Vitalik's Optimism retro-funding post mentions a few instances where secret ballots are used today, and which could arguably be improved by these cryptographic primitives:

  • The Israeli Knesset uses secret votes to elect the president and a few other officials
  • The Italian parliament has used secret votes in a variety of contexts. In the 19th century, it was considered an important way to protect parliament votes from interference by a monarchy.
  • Discussions in US parliaments were less transparent before 1970, and some researchers argue that the switch to more transparency led to more corruption.
  • Voting in juries is often secret. Sometimes, even the identities of jurors are secret.

In general, the conclusion seems to be that secret votes in government bodies have complicated consequences; it's not clear that they should be used everywhere, but it's also not clear that transparency is an absolute good either.

I have not read this one, thank you for the link!

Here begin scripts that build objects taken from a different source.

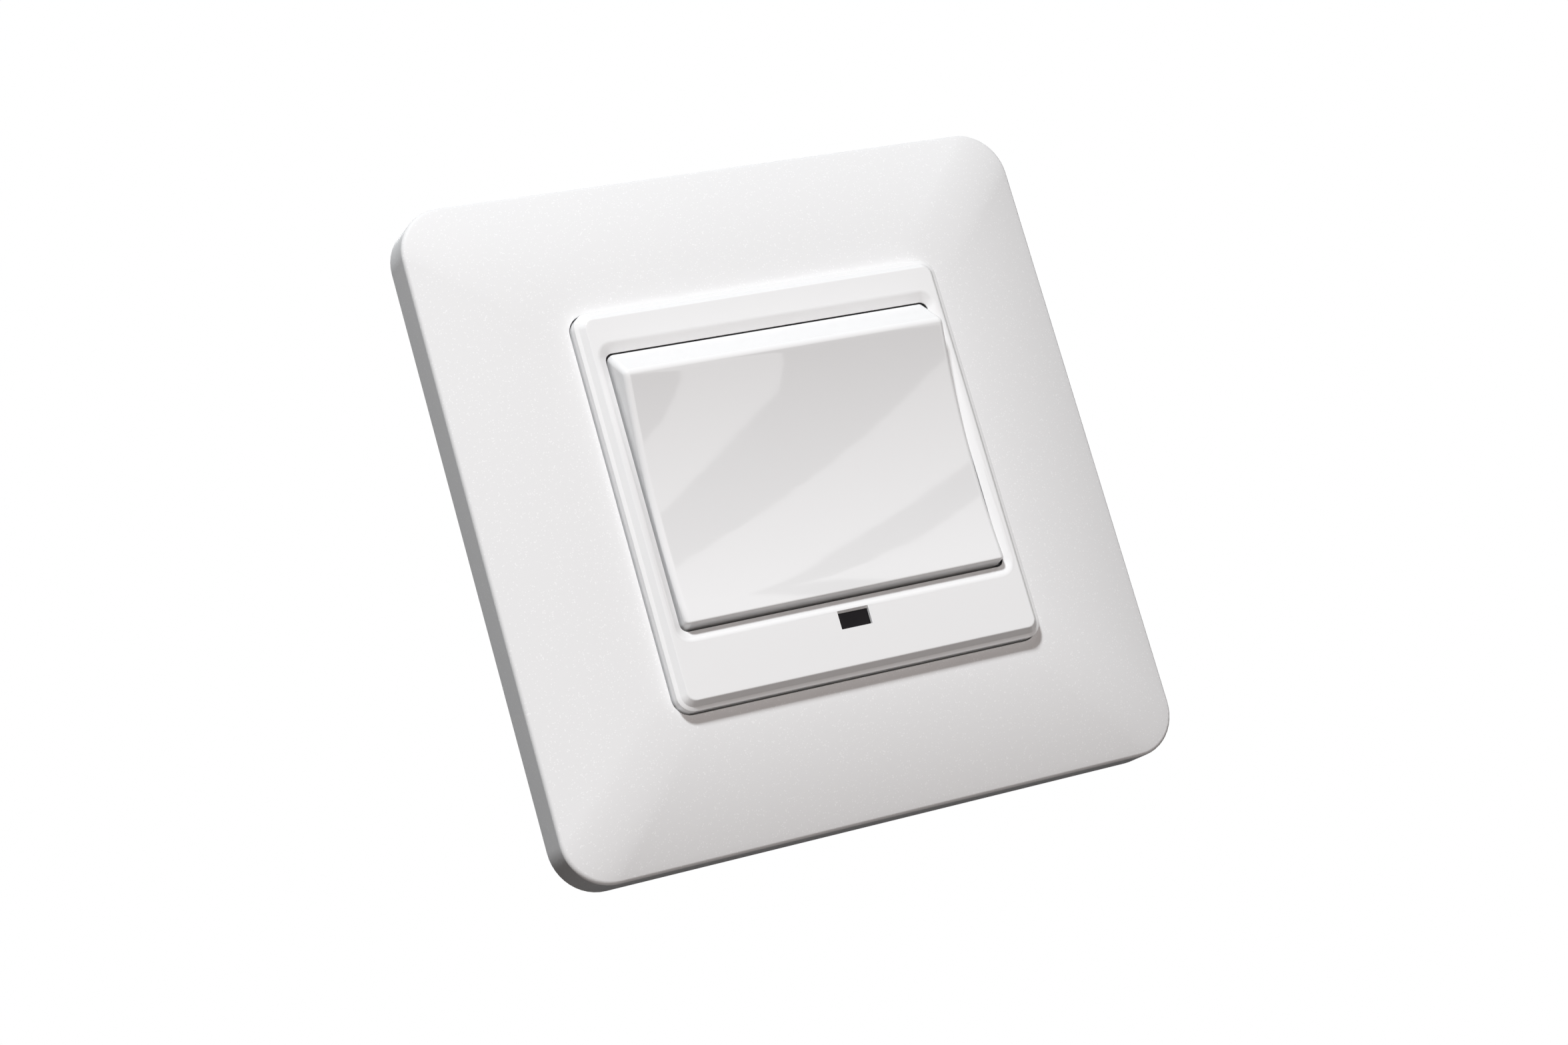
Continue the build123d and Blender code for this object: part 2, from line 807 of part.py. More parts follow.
with BuildPart() as rectifier:
    lead_width, lead_span, lead_rise = rectifier_lead
    with BuildSketch(front(power_board_height + rectifier_gap)):
        with Locations(rectifier_place):
            Rectangle(rectifier_body[0], rectifier_body[1])
    extrude(amount=rectifier_body[2])
    with BuildSketch(front(power_board_height)):
        with Locations(rectifier_place):
            with GridLocations(rectifier_lead_pitch, 0, 2, 1):
                Rectangle(lead_width, lead_span)
    extrude(amount=lead_rise)

with BuildPart() as board_connector:
    with BuildSketch(front(power_board_height)):
        with Locations(connector_place):
            Rectangle(*connector_body)
            with GridLocations(connector_pitch, connector_body[1] + 0.2, 4, 2):
                Rectangle(*connector_notch, mode=Mode.SUBTRACT)
    extrude(amount=control_board_height - board_thickness - power_board_height)

# Terminals: a block with three cage clamps, wires from behind and screws from below
clamp_centre = (clamp_low + clamp_high) / 2
with BuildPart() as terminal_block:
    with BuildSketch(front(-housing_floor)):
        with Locations((0, (block_low + block_high) / 2)):
            Rectangle(block_width, block_high - block_low)
    extrude(amount=housing_floor + power_back)
    with BuildSketch(front(-housing_floor)):
        with Locations([(x, clamp_centre) for x in terminal_xs]):
            Rectangle(clamp_width, clamp_high - clamp_low)
    extrude(amount=clamp_front + housing_floor, mode=Mode.SUBTRACT)
    with BuildSketch(Plane.XY.offset(block_low)):
        with Locations([(x, terminal_screw_depth) for x in terminal_xs]):
            Rectangle(screw_access, screw_access)
    extrude(amount=clamp_low - block_low, mode=Mode.SUBTRACT)

with BuildPart() as terminal_clamps:
    with BuildSketch(front(clamp_back)):
        with Locations([(x, clamp_centre) for x in terminal_xs]):
            Rectangle(clamp_width, clamp_high - clamp_low)
        with Locations([(x, terminal_z) for x in terminal_xs]):
            Rectangle(cage_width, cage_width, mode=Mode.SUBTRACT)
    extrude(amount=clamp_front - clamp_back)
    with BuildSketch(Plane.XY.offset(clamp_low)):
        with Locations([(x, terminal_screw_depth) for x in terminal_xs]):
            Circle(terminal_thread_radius)
    extrude(amount=terminal_z - clamp_low, mode=Mode.SUBTRACT)

with BuildPart() as terminal_screws:
    screw_low = block_low + 0.1
    with BuildSketch(Plane.XY.offset(screw_low)):
        with Locations([(x, terminal_screw_depth) for x in terminal_xs]):
            Circle(terminal_head_radius)
    extrude(amount=terminal_head_length)
    with BuildSketch(Plane.XY.offset(screw_low + terminal_head_length)):
        with Locations([(x, terminal_screw_depth) for x in terminal_xs]):
            Circle(terminal_shank_radius)
    extrude(amount=terminal_head_length)
    with BuildSketch(Plane.XY.offset(screw_low)):
        with Locations([(x, terminal_screw_depth) for x in terminal_xs]):
            Rectangle(2 * terminal_head_radius, terminal_slot)
    extrude(amount=terminal_head_length / 2, mode=Mode.SUBTRACT)

pieces = {
    "cover_frame": cover_frame,
    "centre_plate": centre_plate,
    "receiver_lens": receiver_lens,
    "rocker": rocker,
    "rocker_cradle": rocker_cradle,
    "pivot_pin": pivot_pin,
    "mechanism_base": mechanism_base,
    "return_spring": return_spring,
    "support_yoke": support_yoke,
    "rear_housing": rear_housing,
    "housing_screws": housing_screws,
    "control_board": control_board,
    "power_board": power_board,
    "push_switch": push_switch,
    "switch_plunger": switch_plunger,
    "infrared_receiver": infrared_receiver,
    "control_chip": control_chip,
    "relay": relay,
    "transformer": transformer,
    "film_capacitor": film_capacitor,
    "storage_capacitor": storage_capacitor,
    "fuse": fuse,
    "surge_absorber": surge_absorber,
    "rectifier": rectifier,
    "board_connector": board_connector,
    "terminal_block": terminal_block,
    "terminal_clamps": terminal_clamps,
    "terminal_screws": terminal_screws,
}

os.makedirs("parts", exist_ok=True)
for label, piece in pieces.items():
    piece.part.label = label
    export_step(piece.part, f"parts/{label}.step")
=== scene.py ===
import json
import math
from typing import NamedTuple

import bmesh
import bpy
from mathutils import Matrix, Vector


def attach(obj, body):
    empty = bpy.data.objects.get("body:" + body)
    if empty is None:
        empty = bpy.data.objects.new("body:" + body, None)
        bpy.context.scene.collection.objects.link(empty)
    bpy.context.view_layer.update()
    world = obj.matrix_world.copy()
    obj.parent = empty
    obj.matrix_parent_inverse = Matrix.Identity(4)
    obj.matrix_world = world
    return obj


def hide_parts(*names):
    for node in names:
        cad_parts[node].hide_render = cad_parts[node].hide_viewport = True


bl_info = {
    "name": "Smart Light Switch",
    "version": (1, 0, 0),
    "blender": (4, 5, 0),
    "location": "3D View > Sidebar > Light Switch",
    "description": "Cover frame, centre plate, rocker and relay module of a wall light switch",
    "category": "Object",
}

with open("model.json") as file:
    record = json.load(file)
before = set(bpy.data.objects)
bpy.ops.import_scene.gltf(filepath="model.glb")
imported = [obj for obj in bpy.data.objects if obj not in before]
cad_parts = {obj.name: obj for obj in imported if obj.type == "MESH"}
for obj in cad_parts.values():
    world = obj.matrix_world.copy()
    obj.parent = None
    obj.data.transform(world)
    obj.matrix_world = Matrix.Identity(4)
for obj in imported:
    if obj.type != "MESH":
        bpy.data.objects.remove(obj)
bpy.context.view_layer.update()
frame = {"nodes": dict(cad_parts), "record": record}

MM = 0.001
WHITE = (1.0, 1.0, 1.0, 1.0)
CORNER_STEPS = 12
RING_COUNT = 4 * (CORNER_STEPS + 1)
SMOOTH_ANGLE = math.radians(35.0)


class Socket:
    """A shader socket that Python's arithmetic turns into Math nodes."""

    def __init__(self, finish, socket):
        self.finish = finish
        self.socket = socket

    def _math(self, operation, *inputs):
        places = {f"in{place}": value for place, value in enumerate(inputs)}
        return self.finish.node("ShaderNodeMath", {"operation": operation}, **places)

    def __add__(self, other):
        return self._math("ADD", self, other)

    def __radd__(self, other):
        return self._math("ADD", other, self)

    def __sub__(self, other):
        return self._math("SUBTRACT", self, other)

    def __rsub__(self, other):
        return self._math("SUBTRACT", other, self)

    def __mul__(self, other):
        return self._math("MULTIPLY", self, other)

    def __rmul__(self, other):
        return self._math("MULTIPLY", other, self)

    def above(self, limit):
        """One where the value is greater than the limit, and nought elsewhere."""
        return self._math("GREATER_THAN", self, limit)


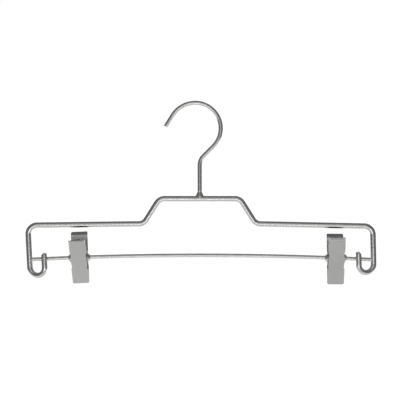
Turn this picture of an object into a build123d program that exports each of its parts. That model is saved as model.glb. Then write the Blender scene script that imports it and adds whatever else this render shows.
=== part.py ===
from build123d import *
from math import acos, asin, atan2, ceil, cos, degrees, hypot, pi, radians, sin, sqrt, tan
import os

# Trouser hanger: a bent wire frame that turns under a question-mark hook, with a bowed
# clip rail welded between its legs. Two spring clips of pressed steel slide on the rail,
# swing round it and open when their thumb lips are squeezed.
#
# The origin is on the hook's swivel axis, on the inside of the hook where it hangs level.
# +X runs along the hanger, -Y is its front and +Z is up. Sizes are millimetres, angles degrees.

# Wires
frame_wire_diameter = 5.8
rail_wire_diameter = 4.0
hook_wire_diameter = 4.4

# Hook: a rounder arc on the neck's side, a wider one on the tip's side
hook_inside_radius = 23.1
hook_tip_side_radius = 24.5
hook_arc_offset = 4.4
hook_tip_length = 12.7
hook_tip_slope = 58.5
hook_neck_slope = 45
hook_neck_bend_radius = 13.0
hook_tip_rounding = 0.4

# Frame
seat_to_top_bar = 93.1
top_bar_half_length = 40.2
shoulder_run = 15.9
shoulder_drop = 25.3
arm_droop = {"left": 1.45, "right": 2.45}
leg_reach = {"left": 172.2, "right": 173.4}
leg_lean = 2.06
frame_bend_radius = 9.0

# End hooks: each leg turns up again in front of the rail, and its tip is sheared
end_hook_spread = 15.5
end_hook_forward = 6.6
arm_to_turn = {"left": 42.2, "right": 37.75}
arm_to_tip = {"left": 27.8, "right": 24.5}
tip_flat_width = 3.6
tip_rounding = 0.7

# Swivel: a coned collar on the top bar, and the hook's tenon riveted flush under the bar
collar_base_radius = 4.2
collar_height = 4.1
collar_skirt = 1.8
tenon_diameter = 2.8
swivel_clearance = 0.06
rivet_head_radius = 2.0
rivet_cone_height = 1.0

# Clip rail, bowed upwards in its middle
top_bar_to_rail = 57.3
rail_bow_radius = 3430.0
rail_weld_gap = 0.2

# Where the clips stand, how far each is swung, and how each hangs on its loose sleeve
clip_from_leg = {"left": 51.3, "right": 36.6}
clip_swing = {"left": 7.9, "right": -1.0}
clip_sag = {"left": 0.3, "right": 0.05}
clip_tilt = {"left": -0.6, "right": -1.9}
clip_yaw = {"left": -1.2, "right": 0.0}

# Clip jaws: pressed sheet with rolled sides, ears, a flared thumb lip and a gripping edge
sheet = 0.8
jaw_width = 17.0
jaw_lean = 14.4
jaw_below_rail = 26.5
jaw_above_rail = 22.2
jaw_corner_radius = 1.8
lip_turn = 40
lip_length = 4.4
lip_bend_radius = 4.0
side_depth = 2.0
side_bend_radius = 1.3
ear_radius = 4.8
ear_root_half_height = 9.0
ear_gap = 0.12
jaw_gap = 0.1

# Hollow pivot of each clip: a sleeve with coned ends, threaded on the rail
sleeve_radius = 2.9
cone_base_radius = 4.4
cone_tip_radius = 2.8
cone_rim = 0.3
cone_length = 2.2
rail_clearance = 0.5
pivot_clearance = 0.05
cone_gap = 0.12

# Torsion spring round the sleeve, with a leg and a foot on each thumb plate
spring_wire = 1.2
spring_mean_radius = 3.7
spring_half_length = 5.0
spring_turns = 5
spring_foot_height = 18.0
spring_foot_length = {"rear": 5.4, "front": 3.4}
spring_bend_radius = 1.5
spring_seat_gap = 0.1

# Rubber grip pads: wedges that fill the closed jaws behind the gripping edges
pad_height = 9.0
pad_tip_margin = 0.9
pad_side_gap = 0.6
pad_groove_height = 0.8
pad_groove_depth = 0.35
pad_groove_count = 3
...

if the two agents are able to accurately predict each others' actions and reason using FDT, then it is possible for the two agents to cooperate

Couldn't you equally require QV participants pre-commit to non-collusion?

I think this could work in small groups. However pre-commitment to non-collusion requires trust between the entire electorate, whereas collusion requires trust only between the two people who are colluding.